> [INSTRUCTIONS TO FOLLOW] Reproduce the data in its entirety, exactly as supplied.

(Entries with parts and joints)
····················

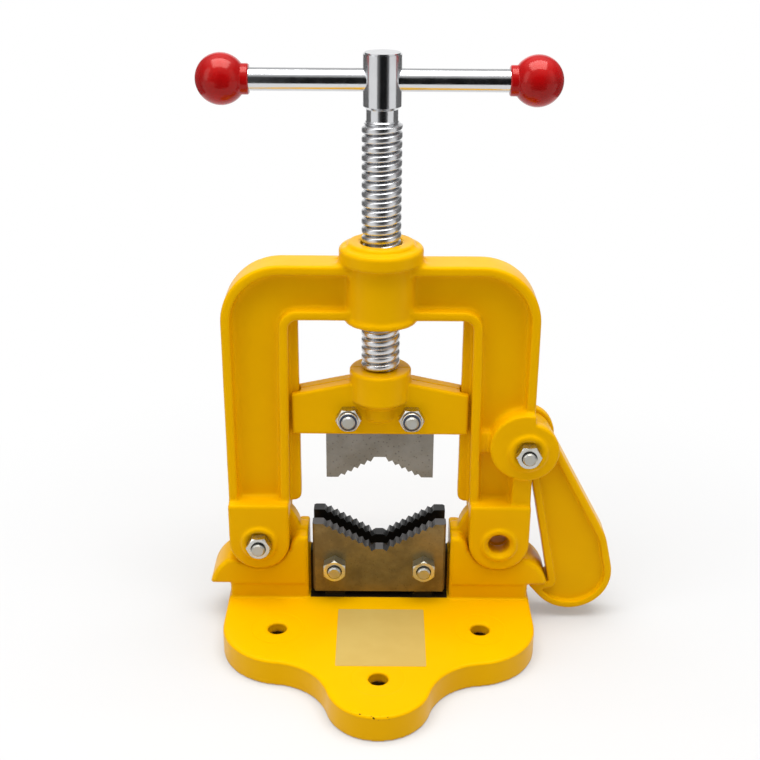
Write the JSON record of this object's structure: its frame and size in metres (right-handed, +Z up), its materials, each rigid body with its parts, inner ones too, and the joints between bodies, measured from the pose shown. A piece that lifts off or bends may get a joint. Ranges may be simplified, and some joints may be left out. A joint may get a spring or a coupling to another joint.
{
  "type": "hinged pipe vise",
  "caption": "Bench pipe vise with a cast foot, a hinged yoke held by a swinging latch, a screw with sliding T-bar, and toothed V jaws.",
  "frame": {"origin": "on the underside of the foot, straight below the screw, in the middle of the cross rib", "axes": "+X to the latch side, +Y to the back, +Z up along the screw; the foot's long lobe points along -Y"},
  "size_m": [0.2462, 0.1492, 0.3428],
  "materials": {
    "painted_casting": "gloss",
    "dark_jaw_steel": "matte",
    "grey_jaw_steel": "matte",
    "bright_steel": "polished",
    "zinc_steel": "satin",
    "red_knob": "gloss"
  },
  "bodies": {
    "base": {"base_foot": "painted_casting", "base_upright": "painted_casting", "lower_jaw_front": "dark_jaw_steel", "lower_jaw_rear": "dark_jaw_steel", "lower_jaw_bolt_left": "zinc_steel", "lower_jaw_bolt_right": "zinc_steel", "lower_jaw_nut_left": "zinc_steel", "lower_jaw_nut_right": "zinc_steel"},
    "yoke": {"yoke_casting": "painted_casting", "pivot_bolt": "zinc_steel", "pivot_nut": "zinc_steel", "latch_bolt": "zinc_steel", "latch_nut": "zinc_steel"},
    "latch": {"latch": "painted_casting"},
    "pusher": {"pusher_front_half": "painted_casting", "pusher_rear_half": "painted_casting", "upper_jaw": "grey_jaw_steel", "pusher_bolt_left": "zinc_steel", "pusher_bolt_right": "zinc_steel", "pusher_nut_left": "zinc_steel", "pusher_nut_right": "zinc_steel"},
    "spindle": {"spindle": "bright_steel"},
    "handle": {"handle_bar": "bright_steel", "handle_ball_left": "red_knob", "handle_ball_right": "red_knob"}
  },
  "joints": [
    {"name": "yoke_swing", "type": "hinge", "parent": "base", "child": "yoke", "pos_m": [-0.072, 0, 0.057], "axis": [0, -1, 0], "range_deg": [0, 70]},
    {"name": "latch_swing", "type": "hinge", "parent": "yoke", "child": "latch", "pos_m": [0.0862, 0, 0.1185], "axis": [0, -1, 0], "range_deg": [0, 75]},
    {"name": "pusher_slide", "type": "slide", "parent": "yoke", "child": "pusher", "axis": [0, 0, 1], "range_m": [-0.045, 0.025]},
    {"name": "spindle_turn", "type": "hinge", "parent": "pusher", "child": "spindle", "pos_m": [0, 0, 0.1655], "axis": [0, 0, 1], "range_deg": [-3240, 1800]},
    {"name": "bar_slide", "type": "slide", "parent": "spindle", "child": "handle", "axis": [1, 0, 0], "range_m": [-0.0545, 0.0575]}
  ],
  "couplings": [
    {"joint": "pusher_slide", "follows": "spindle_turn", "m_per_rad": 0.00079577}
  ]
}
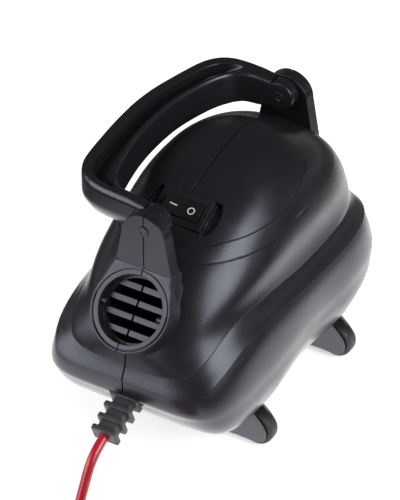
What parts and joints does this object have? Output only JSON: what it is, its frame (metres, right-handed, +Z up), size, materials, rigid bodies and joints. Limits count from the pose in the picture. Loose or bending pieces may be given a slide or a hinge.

····················

> [SOLUTION BELOW]
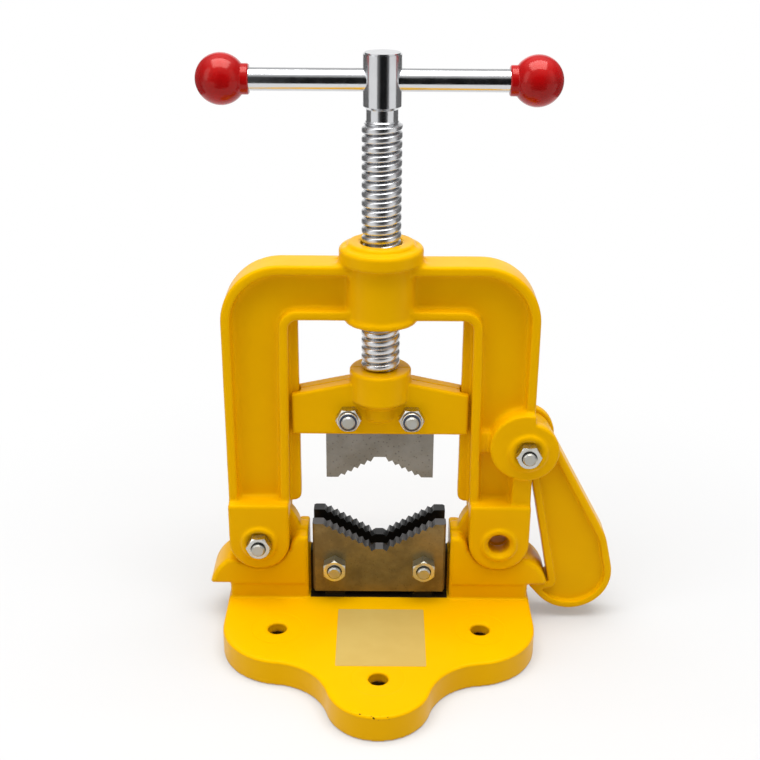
Write the JSON record of this object's structure: its frame and size in metres (right-handed, +Z up), its materials, each rigid body with its parts, inner ones too, and the joints between bodies, measured from the pose shown. A piece that lifts off or bends may get a joint. Ranges may be simplified, and some joints may be left out. A joint may get a spring or a coupling to another joint.
{
  "type": "hinged pipe vise",
  "caption": "Bench pipe vise with a cast foot, a hinged yoke held by a swinging latch, a screw with sliding T-bar, and toothed V jaws.",
  "frame": {"origin": "on the underside of the foot, straight below the screw, in the middle of the cross rib", "axes": "+X to the latch side, +Y to the back, +Z up along the screw; the foot's long lobe points along -Y"},
  "size_m": [0.2462, 0.1492, 0.3428],
  "materials": {
    "painted_casting": "gloss",
    "dark_jaw_steel": "matte",
    "grey_jaw_steel": "matte",
    "bright_steel": "polished",
    "zinc_steel": "satin",
    "red_knob": "gloss"
  },
  "bodies": {
    "base": {"base_foot": "painted_casting", "base_upright": "painted_casting", "lower_jaw_front": "dark_jaw_steel", "lower_jaw_rear": "dark_jaw_steel", "lower_jaw_bolt_left": "zinc_steel", "lower_jaw_bolt_right": "zinc_steel", "lower_jaw_nut_left": "zinc_steel", "lower_jaw_nut_right": "zinc_steel"},
    "yoke": {"yoke_casting": "painted_casting", "pivot_bolt": "zinc_steel", "pivot_nut": "zinc_steel", "latch_bolt": "zinc_steel", "latch_nut": "zinc_steel"},
    "latch": {"latch": "painted_casting"},
    "pusher": {"pusher_front_half": "painted_casting", "pusher_rear_half": "painted_casting", "upper_jaw": "grey_jaw_steel", "pusher_bolt_left": "zinc_steel", "pusher_bolt_right": "zinc_steel", "pusher_nut_left": "zinc_steel", "pusher_nut_right": "zinc_steel"},
    "spindle": {"spindle": "bright_steel"},
    "handle": {"handle_bar": "bright_steel", "handle_ball_left": "red_knob", "handle_ball_right": "red_knob"}
  },
  "joints": [
    {"name": "yoke_swing", "type": "hinge", "parent": "base", "child": "yoke", "pos_m": [-0.072, 0, 0.057], "axis": [0, -1, 0], "range_deg": [0, 70]},
    {"name": "latch_swing", "type": "hinge", "parent": "yoke", "child": "latch", "pos_m": [0.0862, 0, 0.1185], "axis": [0, -1, 0], "range_deg": [0, 75]},
    {"name": "pusher_slide", "type": "slide", "parent": "yoke", "child": "pusher", "axis": [0, 0, 1], "range_m": [-0.045, 0.025]},
    {"name": "spindle_turn", "type": "hinge", "parent": "pusher", "child": "spindle", "pos_m": [0, 0, 0.1655], "axis": [0, 0, 1], "range_deg": [-3240, 1800]},
    {"name": "bar_slide", "type": "slide", "parent": "spindle", "child": "handle", "axis": [1, 0, 0], "range_m": [-0.0545, 0.0575]}
  ],
  "couplings": [
    {"joint": "pusher_slide", "follows": "spindle_turn", "m_per_rad": 0.00079577}
  ]
}
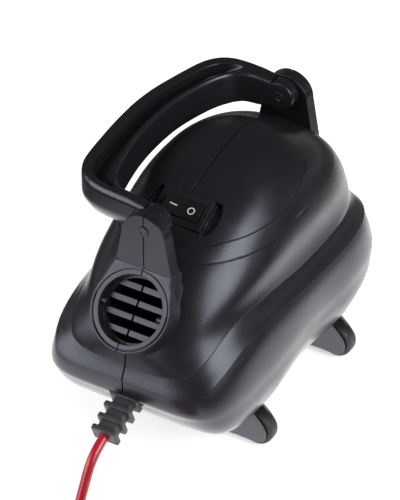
What parts and joints does this object have? Output only JSON: what it is, its frame (metres, right-handed, +Z up), size, materials, rigid bodies and joints. Limits count from the pose in the picture. Loose or bending pieces may be given a slide or a hinge.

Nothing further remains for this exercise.